ジャーナリスト 鈴木哲夫さん:筋を通す人だから。会われたらわかりますよ。もう本当にね、普通の真面目な、礼儀正しい、笑顔もあるしね。 選挙は、『あなたがいないんだったら、私がやらなきゃいけないでしょ』って。これも当たり前のように、一生懸命やって。だから今でも集会やると、支援者500人集まって、そのうち250人は奥さんのために来るようなものです。 だから石破さんが、『もう自分の選挙は彼女がやってくれてる』って言っている。これはその通りだと思いますよ。それぐらい(選挙活動を)やる。
■独特の一面「レトルトカレーは混ぜて…」

また鈴木さんは石破氏の人柄について、好物の「カレー」からある一面を明かす。
ジャーナリスト 鈴木哲夫さん:自民党の会合なんかでも、自分でカレーをつくって、それで支援者に振る舞ったりとか、やっているんだけど、実は、レトルトカレーの食べ方がちょっと変わっているんですよ。 僕はよくお土産で、(各地の『ご当地』)レトルトカレーあるじゃないですか。それを、3つ、4つ、持って行くんですよ。彼はそれを、「全部混ぜて食べるとおいしい」って言って。
なんと数種類のレトルトカレーを鍋に入れて、混ぜてから食べるという。
ジャーナリスト 鈴木哲夫さん:普通の人は、考えられません。だけど混ぜて食べる。それを聞くと『魚介類と豚肉はまずいかな…』とか、こっちはまた買う時に悩むんだけど、ちょっとそういう食べ方。
■酒を飲んで愚痴も 哲夫さん「愚痴は党内のこと?」と聞かれ…

また石破氏は、食事の席でも政策論をかわすことが多いそうだ。
ジャーナリスト 鈴木哲夫さん:僕は(石破氏と)できる限り、永田町じゃないような、いろいろな人たちと、一緒に会って、会合とかやるけど、やっぱり(話すのは、)その分野、その分野の人の政策論ですよね。 僕のときは結構、愚痴も多かった。その度に、『自分を通すべきじゃないか』みたいな(ことを言う)。割と僕、『主戦論』だから。
ここでスタジオから、「石破氏の愚痴は国会のことですか?それとも党内のことでしたか?」と質問が出ると鈴木さんは…
ジャーナリスト 鈴木哲夫さん:もう、そういうことですね…
■鈴木さんから「原点に返らないと」と指摘も

こう話してきたうえで鈴木さんは、石破氏の今後について、原点に返るべきと指摘した。
ジャーナリスト 鈴木哲夫さん:私はやっぱり、石破さんが支持を受けてきたのは、いわゆる自民党に対しても、何に対しても、『きちんと言うべきってことは、言うんだ』と(いうところ)。
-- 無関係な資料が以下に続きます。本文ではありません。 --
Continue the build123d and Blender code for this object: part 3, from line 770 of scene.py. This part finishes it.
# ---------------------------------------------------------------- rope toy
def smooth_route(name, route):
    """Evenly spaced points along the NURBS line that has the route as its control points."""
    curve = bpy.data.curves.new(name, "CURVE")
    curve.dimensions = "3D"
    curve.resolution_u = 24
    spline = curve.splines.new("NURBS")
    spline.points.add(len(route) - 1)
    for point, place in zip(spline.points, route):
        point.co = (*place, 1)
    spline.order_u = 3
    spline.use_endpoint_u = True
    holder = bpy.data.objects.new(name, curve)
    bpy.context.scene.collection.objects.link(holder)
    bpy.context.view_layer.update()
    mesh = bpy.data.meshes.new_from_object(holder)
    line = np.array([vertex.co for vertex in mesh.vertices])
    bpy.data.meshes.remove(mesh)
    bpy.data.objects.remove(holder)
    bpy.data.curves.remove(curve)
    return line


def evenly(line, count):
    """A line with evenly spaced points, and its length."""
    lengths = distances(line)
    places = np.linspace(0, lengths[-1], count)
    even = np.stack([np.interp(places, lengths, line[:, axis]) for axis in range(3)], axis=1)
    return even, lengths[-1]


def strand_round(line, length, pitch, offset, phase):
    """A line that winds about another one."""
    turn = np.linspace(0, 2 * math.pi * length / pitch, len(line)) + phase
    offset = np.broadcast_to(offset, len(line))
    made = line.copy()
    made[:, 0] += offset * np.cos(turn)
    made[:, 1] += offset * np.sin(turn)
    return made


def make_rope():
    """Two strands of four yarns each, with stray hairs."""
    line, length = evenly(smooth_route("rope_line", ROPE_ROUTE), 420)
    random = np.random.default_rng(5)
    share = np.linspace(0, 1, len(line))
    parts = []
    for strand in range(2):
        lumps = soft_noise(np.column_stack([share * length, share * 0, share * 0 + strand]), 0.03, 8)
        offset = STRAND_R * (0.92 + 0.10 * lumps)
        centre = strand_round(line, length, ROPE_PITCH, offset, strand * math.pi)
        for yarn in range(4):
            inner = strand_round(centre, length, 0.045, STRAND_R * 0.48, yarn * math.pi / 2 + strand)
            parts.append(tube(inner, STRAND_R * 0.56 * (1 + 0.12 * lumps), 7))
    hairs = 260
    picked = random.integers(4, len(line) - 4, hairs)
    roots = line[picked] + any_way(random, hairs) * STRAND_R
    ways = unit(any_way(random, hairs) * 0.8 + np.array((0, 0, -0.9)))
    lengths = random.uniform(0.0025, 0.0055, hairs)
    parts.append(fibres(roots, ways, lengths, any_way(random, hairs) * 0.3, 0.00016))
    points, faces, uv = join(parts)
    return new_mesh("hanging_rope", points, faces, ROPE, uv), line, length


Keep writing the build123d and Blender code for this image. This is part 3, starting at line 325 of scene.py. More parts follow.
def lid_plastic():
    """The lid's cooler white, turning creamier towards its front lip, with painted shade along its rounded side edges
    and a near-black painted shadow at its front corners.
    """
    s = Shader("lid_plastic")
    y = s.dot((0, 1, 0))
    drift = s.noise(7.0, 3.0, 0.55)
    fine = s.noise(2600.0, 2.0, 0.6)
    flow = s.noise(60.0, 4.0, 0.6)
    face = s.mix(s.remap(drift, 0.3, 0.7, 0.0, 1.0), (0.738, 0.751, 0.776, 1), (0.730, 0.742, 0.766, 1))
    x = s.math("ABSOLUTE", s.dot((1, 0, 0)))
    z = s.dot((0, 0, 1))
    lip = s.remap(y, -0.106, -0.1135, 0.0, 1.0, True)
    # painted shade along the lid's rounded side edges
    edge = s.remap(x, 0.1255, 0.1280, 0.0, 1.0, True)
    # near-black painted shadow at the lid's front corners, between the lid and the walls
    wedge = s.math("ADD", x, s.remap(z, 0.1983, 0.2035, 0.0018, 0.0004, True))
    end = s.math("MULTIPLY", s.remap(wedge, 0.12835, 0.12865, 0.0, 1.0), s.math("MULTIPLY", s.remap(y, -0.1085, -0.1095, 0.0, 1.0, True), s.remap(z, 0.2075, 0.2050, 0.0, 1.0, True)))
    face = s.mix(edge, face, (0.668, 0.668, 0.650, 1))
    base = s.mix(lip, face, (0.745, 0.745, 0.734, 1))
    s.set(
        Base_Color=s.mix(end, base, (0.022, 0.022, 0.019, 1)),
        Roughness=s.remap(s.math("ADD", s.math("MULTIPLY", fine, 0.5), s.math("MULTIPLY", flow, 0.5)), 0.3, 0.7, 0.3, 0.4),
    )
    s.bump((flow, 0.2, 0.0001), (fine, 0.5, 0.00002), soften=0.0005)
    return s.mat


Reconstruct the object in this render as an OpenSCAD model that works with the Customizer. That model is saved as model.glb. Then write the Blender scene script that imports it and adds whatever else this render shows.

それから解散については僕の取材にも、やっぱり『自分はとにかく、予算委員会できちんと(野党と議論を)やる』ってことを言ってたんですよ。
ジャーナリスト 鈴木哲夫さん:それがね、取材すると、『今やるべきだ』っていう、自民党の中に、それこそ重鎮とかがいるんですね。それに押されるような形で、『今なら勝てる』という流れに乗っている感じがあるけど、絶対こんなことやっちゃだめですよ。僕はそう思う。
ジャーナリスト 鈴木哲夫さん: もう1つ僕が気になるのは、経済政策なんですね。(総裁選の)投票の何日か前になって、急に『岸田路線を継承する』って言い出したんですね。 結果を見たら分かるように、岸田さんのところから、例えば決戦投票で表をお願いしてるなんて話ありましたね。これはよく取材しないとわかりません。 だけどそういうバーターとして、『じゃあ政策引き継ぎます』と言ったんだったら、石破さんちょっと違うんじゃないのと。 まず3年間の経済政策を総括して、いいものは引き継ぐけども、そうじゃないものは変える。 総括の経済政策を出さなきゃいけないのに、もう総裁選の前に『継承します』なんて言っちゃったでしょう。

ジャーナリスト 鈴木哲夫さん: そういうところも、つまり石破さんが今まで言ってきたことを、こうやって変えていく。解散日程も変えていく。 僕ね、世論の反発は逆に大きくなると思う。だからそういう意味では、ここでもう一回原点に返らないと、このままこんなふうに流れていくと、危ないなと、僕は正直思います。